Sayles' love for "catching air" once led to an injury requiring several stitches in the top of his head. Last weekend, while he took turns with his friends, carving it up inside the wavy craters at the park, he claimed to be nursing a cracked rib.

"It hurts," he said, "but it's all good."

Jacob Ortmayer, 13, has been skating only 9 months — thus far — without becoming a "Tom Broke-off" — injured skater. But his habit has developed other trouble.

His dad, Justin Ortmayer, 30, shows up late in the hot Saturday afternoon session to relate his displeasure.

"He was supposed to be home half an hour ago," the dad says, waving his arms around. "It's too much. Skate, skate, skate."

Ortmayer gives his son an earful.

"It's a hobby, and there's worse things," he says before heading home, "but you have to balance your responsibilities."

Jacob explains that he'd gotten carried away here a few days earlier, and missed football practice.

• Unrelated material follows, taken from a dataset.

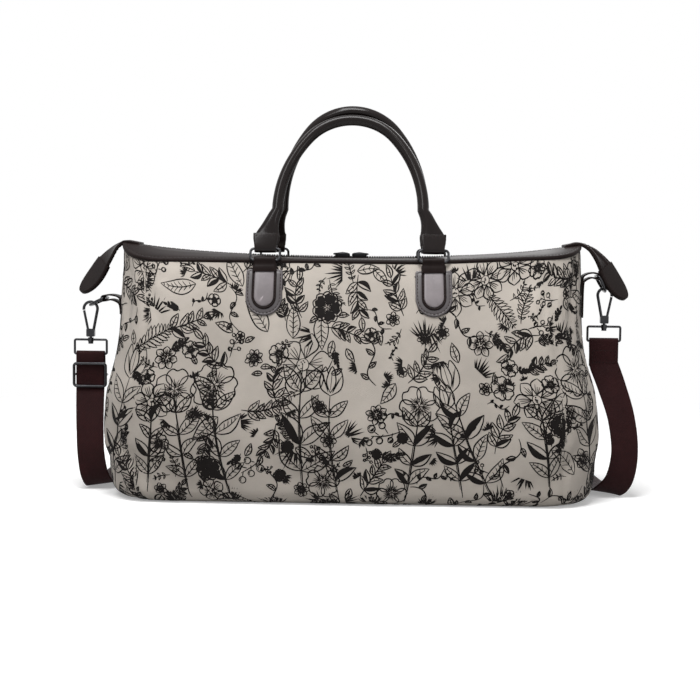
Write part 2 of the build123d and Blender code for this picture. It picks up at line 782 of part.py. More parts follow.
# Each place: the middle of the webbing, and the direction of its width
left_route = [
    ((left_x, layer_middle, left_top), (1, 0, 0)),
    ((left_x + 0.5, -11, 84), (1, -0.1, 0)),
    ((left_x + 1, -20, 62), (0.97, -0.2, 0)),
    ((left_x + 3, -27, 38), (0.97, -0.2, 0)),
    ((left_x + 8, -28, 18), (0.98, -0.1, 0.1)),
    ((left_x + 12.5, -19, 6), (0.98, 0, 0.15)),
    ((left_x + 14, 0, 4), (0.98, 0, 0.14)),
    ((left_x + 13, 26, 6.5), (0.95, 0, 0.25)),
    ((left_x + 13, 60, 13), (0.75, 0, 0.65)),
    ((left_x + 20, 102, edge_z), (0.15, 0, 1)),
    ((left_x + 45, 146, edge_z), (0, 0, 1)),
    ((left_x + 105, back_y, edge_z), (0, 0, 1)),
    ((left_x + 190, back_y + 6, edge_z), (0, 0, 1)),
]
right_route = [
    ((right_x - 180, back_y + 6, edge_z), (0, 0, 1)),
    ((right_x - 95, back_y, edge_z), (0, 0, 1)),
    ((right_x - 34, 146, edge_z), (0, 0, 1)),
    ((right_x - 10, 102, edge_z), (-0.15, 0, 1)),
    ((right_x - 3, 60, 13), (-0.75, 0, 0.65)),
    ((right_x - 3, 26, 6.5), (-0.95, 0, 0.25)),
    ((right_x - 1, 0, 4), (-0.98, 0, 0.14)),
    ((right_x + 5, -19, 6), (-0.98, 0, 0.15)),
    ((right_x + 15, -28, 20), (-0.98, -0.15, 0.1)),
    ((right_x + 20, -27, 48), (-0.95, -0.3, 0)),
    ((right_x + 17, -19, 82), (-0.97, -0.25, 0)),
    ((right_x + 8, -9, 114), (-1, -0.1, 0)),
    ((right_x, layer_middle, right_top), (-1, 0, 0)),
]
route = left_route + [((0, back_y + 8, edge_z), (0, 0, 1))] + right_route
strap_line = Spline(*[place for place, width in route], tangents=((0, 0, -1), (0, 0, 1)))
strap_steps = 3


def webbing_plane(number, step):
    """Cross plane of the webbing, part of the way from one place of the route to the next."""
    start = strap_line.param_at_point(Vector(*route[number][0]))
    width = Vector(*route[number][1])
    if step:
        share = step / strap_steps
        end = strap_line.param_at_point(Vector(*route[number + 1][0]))
        start = start + (end - start) * share
        width = width * (1 - share) + Vector(*route[number + 1][1]) * share
    along = strap_line % start
    width = unit(width - along * width.dot(along))
    return Plane(origin=strap_line @ start, x_dir=width, z_dir=along)


rear_layer = slide_bar_wire + ring_clearance + strap_thickness / 2
with BuildPart() as shoulder_strap:
    for number in range(len(route) - 1):
        for step in range(strap_steps + 1):
            last = step == strap_steps
            with BuildSketch(webbing_plane(number + last, 0 if last else step)):
                Rectangle(strap_width, strap_thickness)
        loft(ruled=True)
    # Left end: over the ring's bar and down behind, round the slide's rear bar
    with BuildSketch(Plane.YZ.offset(left_x)):
        with BuildLine():
            Line((layer_middle, left_top), (layer_middle, left_bar_z))
            CenterArc((0, left_bar_z), -layer_middle, 0, 180)
            Line((-layer_middle, left_bar_z), (slide_bar_back + rear_layer, slide_z))
            CenterArc((slide_bar_back, slide_z), rear_layer, 180, 180)
            Line((slide_bar_back - rear_layer, slide_z), (slide_bar_back - rear_layer, slide_z + 8))
        trace(line_width=strap_thickness)
    extrude(amount=strap_width / 2, both=True)
    # Right end: over the bar and folded back onto itself, where it is sewn
    fold_inner = layer_middle + (strap_sewn_share - 0.5) * strap_thickness
    fold_outer = fold_inner + strap_thickness
    bend_inner = -layer_middle - strap_thickness / 2
    bend_outer = -layer_middle + strap_thickness / 2
    fold_z = right_bar_z - strap_fold_length / 2
    fold_end = right_top + strap_end_margin
    with BuildSketch(Plane.YZ.offset(right_x)):
        with BuildLine():
            Line((layer_middle, right_top), (layer_middle, right_bar_z))
            CenterArc((0, right_bar_z), -layer_middle, 0, 180)
        trace(line_width=strap_thickness)
        Polygon(
            (bend_inner, right_bar_z),
            (bend_outer, right_bar_z),
            (fold_outer, fold_z),
            (fold_outer, fold_end),
            (fold_inner, fold_end),
            (fold_inner, fold_z),
            align=None,
        )
    extrude(amount=strap_width / 2, both=True)
shoulder_strap.part.label = "shoulder_strap"
export_step(shoulder_strap.part, "parts/shoulder_strap.step")

# Slide that takes up the webbing: a frame in front and a bar behind, joined by two posts
slide_width = strap_width + 2 * ring_clearance + 2 * slide_wire
slide_y = layer_middle - strap_thickness / 2 - ring_clearance - slide_wire
slide_plane = Plane(origin=(left_x, slide_y, slide_z - slide_height / 2), x_dir=(1, 0, 0), z_dir=(0, -1, 0))
slide_frame = wire_ring(slide_plane, slide_width, slide_height, slide_corner, slide_wire)
with BuildPart() as strap_slide:
    add(slide_frame)
    with BuildSketch(Plane.XZ.offset(-slide_y)):
        with Locations(*[(left_x + end * slide_width / 2, slide_z) for end in (-1, 1)]):
            Circle(slide_bar_wire)
    extrude(amount=slide_y - slide_bar_back)
    with BuildSketch(Plane.YZ.offset(left_x)):
        with Locations((slide_bar_back, slide_z)):
            Circle(slide_bar_wire)
    extrude(amount=slide_width / 2 + slide_bar_wire / 2, both=True)
strap_slide.part.label = "strap_slide"
export_step(strap_slide.part, "parts/strap_slide.step")

# Zip tails: the band runs on past both ends of the mouth, twists and hangs, with a leather tab
tail_start_z = zip_height(rim_half_length) + (leather_thickness - zip_tape_thickness - skin_gap) / 2
tail_steps = 6

for side, end_name in ((-1, "left"), (1, "right")):
    tail_line = Spline(
        (side * (rim_half_length + seam_gap), 0, tail_start_z),
        (side * (rim_half_length + 0.38 * tail_reach), 0, tail_start_z - 0.16 * tail_drop),
        (side * (rim_half_length + 0.76 * tail_reach), 0, tail_start_z - 0.60 * tail_drop),
        (side * (rim_half_length + tail_reach), 0, tail_start_z - tail_drop),
        tangents=((side, 0, 0.05), (side * math.cos(tail_hang), 0, -math.sin(tail_hang))),
    )

    def tail_plane(share):
        """Cross plane of the tail: the band's width turns towards the front as it hangs."""
        along = tail_line % share
        upward = Vector(-side * along.Z, 0, side * along.X)
        turn = math.radians(tail_twist) * share
        width = Vector(0, -1, 0) * math.cos(turn) - upward * math.sin(turn)
        return Plane(origin=tail_line @ share, x_dir=width, z_dir=along)

    with BuildPart() as zip_tail:
        for step in range(tail_steps + 1):
            with BuildSketch(tail_plane(step / tail_steps)):
                Rectangle(tail_width, tail_thickness)
        loft()
    zip_tail.part.label = f"{end_name}_zip_tail"
    export_step(zip_tail.part, f"parts/{end_name}_zip_tail.step")

    end_plane = tail_plane(1)
    with BuildPart() as tail_tab:
        with BuildSketch(Plane(origin=end_plane.origin, x_dir=end_plane.x_dir, z_dir=-end_plane.y_dir)):
            with BuildLine():
                Line((-tail_width / 2, 0), (tail_width / 2, 0))
                for edge in (-1, 1):
                    Spline(
                        (edge * tail_width / 2, 0),
                        (edge * tail_tab_width / 2, 0.35 * tail_tab_length),
                        (0, tail_tab_length),
                        tangents=((0, 1), (-edge, 0.15)),
                    )
            make_face()
        extrude(amount=tail_tab_thickness / 2, both=True)
    tail_tab.part.label = f"{end_name}_tail_tab"
    export_step(tail_tab.part, f"parts/{end_name}_tail_tab.step")
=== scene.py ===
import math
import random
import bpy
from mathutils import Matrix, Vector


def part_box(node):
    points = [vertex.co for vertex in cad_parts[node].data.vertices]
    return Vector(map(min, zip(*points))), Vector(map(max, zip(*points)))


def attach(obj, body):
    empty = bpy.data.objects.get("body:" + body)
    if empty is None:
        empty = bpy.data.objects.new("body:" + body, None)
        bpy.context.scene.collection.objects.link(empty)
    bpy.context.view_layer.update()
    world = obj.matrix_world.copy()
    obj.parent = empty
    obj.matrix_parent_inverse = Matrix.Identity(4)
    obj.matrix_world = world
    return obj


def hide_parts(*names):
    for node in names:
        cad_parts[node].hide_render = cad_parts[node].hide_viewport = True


bl_info = {
    "name": "Gym Bag Dresser",
    "version": (1, 0, 0),
    "blender": (4, 5, 0),
    "location": "View3D > Sidebar > Gym Bag",
    "description": "Dresses the gym bag's frame in printed fabric, leather, webbing and metal",
    "category": "Add Mesh",
}

import bpy
import numpy as np
from bpy.props import FloatProperty, FloatVectorProperty, IntProperty, PointerProperty
from mathutils import Matrix, Vector

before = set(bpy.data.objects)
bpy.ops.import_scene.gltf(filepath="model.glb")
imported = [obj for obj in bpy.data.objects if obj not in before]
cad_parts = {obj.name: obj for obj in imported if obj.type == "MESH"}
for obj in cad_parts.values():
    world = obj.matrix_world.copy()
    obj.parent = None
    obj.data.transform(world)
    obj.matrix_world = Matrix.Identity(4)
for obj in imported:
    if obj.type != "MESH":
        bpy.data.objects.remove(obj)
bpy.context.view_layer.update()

MM = 0.001
FINISH = "bag_"
ENDS = ((-1, "left"), (1, "right"))
FACES = ((-1, "front"), (1, "back"))

# Body of the bag, read from the frame
HALF_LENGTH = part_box("right_gusset")[1].x
HALF_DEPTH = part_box("back_panel")[1].y
RIM_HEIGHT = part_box("front_panel")[1].z
RIM_HALF_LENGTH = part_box("front_mouth_strip")[1].x
RIM_HALF_DEPTH = -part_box("front_mouth_strip")[0].y
ZIP_END_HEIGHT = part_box("front_mouth_strip")[1].z - 2.0 * MM
ZIP_MIDDLE_HEIGHT = RIM_HEIGHT + 3.0 * MM
BOTTOM_ROUND = 14 * MM
BOTTOM_ARC = BOTTOM_ROUND * math.pi / 2
WALL_HEIGHT = BOTTOM_ARC + RIM_HEIGHT - BOTTOM_ROUND
BAND_HALF = 14 * MM
SKEW = 3.5 * MM
ZIP_SAG = 2.75 * MM
ZIP_SAG_TILT = 0.75 * MM
RIM_LIFT = 6 * MM
RIM_LIFT_SPAN = (60 * MM, 222 * MM)
END_SWELL = 3.0
SHELL_THICKNESS = 1.4 * MM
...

"I was having a lot of fun and didn't get home 'til 8:30," he says, sullenly. "It made him mad."

Getting stoked

Deez Skateboards, right down the street on Spiva Avenue, featured a 5,200 square-foot indoor skatepark for nearly six years.

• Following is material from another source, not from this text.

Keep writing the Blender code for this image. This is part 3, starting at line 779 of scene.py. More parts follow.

Owner Derrek Lee, 36, charged kids $5 to get in out of the cold or heat or rain, and work on their skate tricks.

It was popular for the first few years.

"But when the church (skatepark) opened, that kind of killed us," he says.

He closed the venue in March, and now features more motocross equipment in his store.

"Skateboarders are cheap," he says.

To date, no organized effort has been made to put a skate park in Marysville.

A few city council members have uttered the words, "skateboard park," during public meetings, and a few parents have inquired about the possibility.

But, as Fullerton points out, it's difficult to learn the sport without a smooth surface to ride on.

"We have enough park space," he says. "Skateboarding is a good outlet. Anything that's not putting kids behind a video game is good."

Skateboarding's most visible star, Tony Hawk, promotes a grant foundation for low income cities to start design plans for skate parks.

But money, Fullerton says, is only part of the picture.

"You need support to build it, and people will have to supervise it."

On the rare occasion the subject surfaces in Marysville, the news usually puts skaters in a less than favorable light.

City officials created an ordinance in 2000 banning skateboards and bicycles from Veteran's Park after kids started using a granite memorial there as a ramp — before it had even been completed.

Sayles and Sian both say Marysville is, generally speaking, non-skater territory. The town, they say, has far more BMX enthusiasts than skaters.

Sayles says he thinks skating is more of a social outlet than bicycling.

He and his buddies at Sam Brannan say they want to start a Web site to show off what they're able to do, and to invite other local kids to join their skating group.

Fox says he has a loosely-knit group of his own.

Next weekend, he'll celebrate his birthday with a trip to a skate park in Grass Valley. His parents, six siblings — including his younger brother, Kodee, who skates with him — and a half dozen skater friends will be with him.

He can't wait to show off his noseslide nollie bigspin out.

"It's the craziest thing," he says. "It'll be sick."